The downtown arena 'will bring tens of thousands of conventioneers to the city,' he says. Revitalizing the downtown area also helps to attract more visitors, which helps rental car companies, he says.

The $4-a-day arena fee has been a success, he says. In the 12 months ended in April, the city has raised $8.9 million from it, or about $900,000 above the initial projection."

It may have exceeded anticipated fees, but how much business is the city losing because it angers people by taking flat-out advantage of them?

"Business travelers such as Jerry Vandiver are upset about the high cost of renting in Kansas City. The country singer and songwriter from Nashville recently rented a car from Thrifty while visiting Kansas City. He says the base rate for renting for two days was $88, but the bottom-line price was nearly double, $160."
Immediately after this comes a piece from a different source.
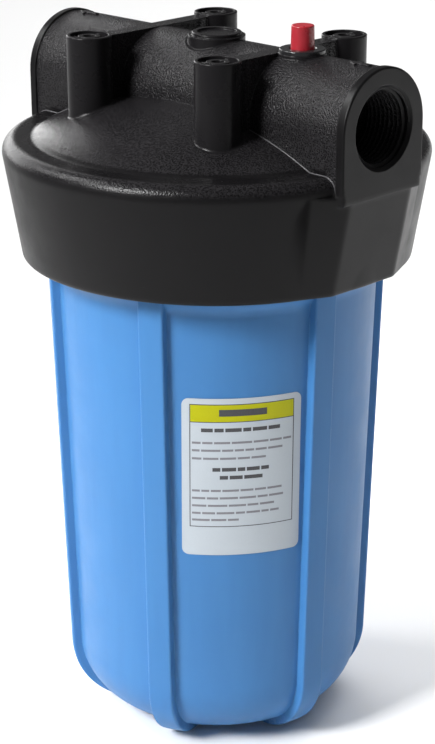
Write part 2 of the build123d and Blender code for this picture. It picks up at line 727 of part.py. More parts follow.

My experience, too, Jerry.

"In 2004, revenue from rentals at non-airport locations — which presumably cater more to local residents — exceeded revenue from airport rentals for the first time in industry history.

'The notion that it is borne by somebody else who doesn't live here is increasingly outdated,' says William Gale, an economist at The Brookings Institution and a co-author of an industry study on the taxes.

Gale and Kim Rueben, an economist at the Urban Institute, found that many customers in Kansas City were willing to travel several miles outside of the city to avoid the arena fee.

After Kansas City passed the arena tax in 2005, the number of cars rented by local residents in the taxed area fell steeply compared with previous years, Gale and Rueben concluded."

Whoa.  Logic.  So the city made its anticipated reaming fees, but the car rental companies lost business thanks to the soak-the-traveler-so-we-can-claim-clean-hands idea.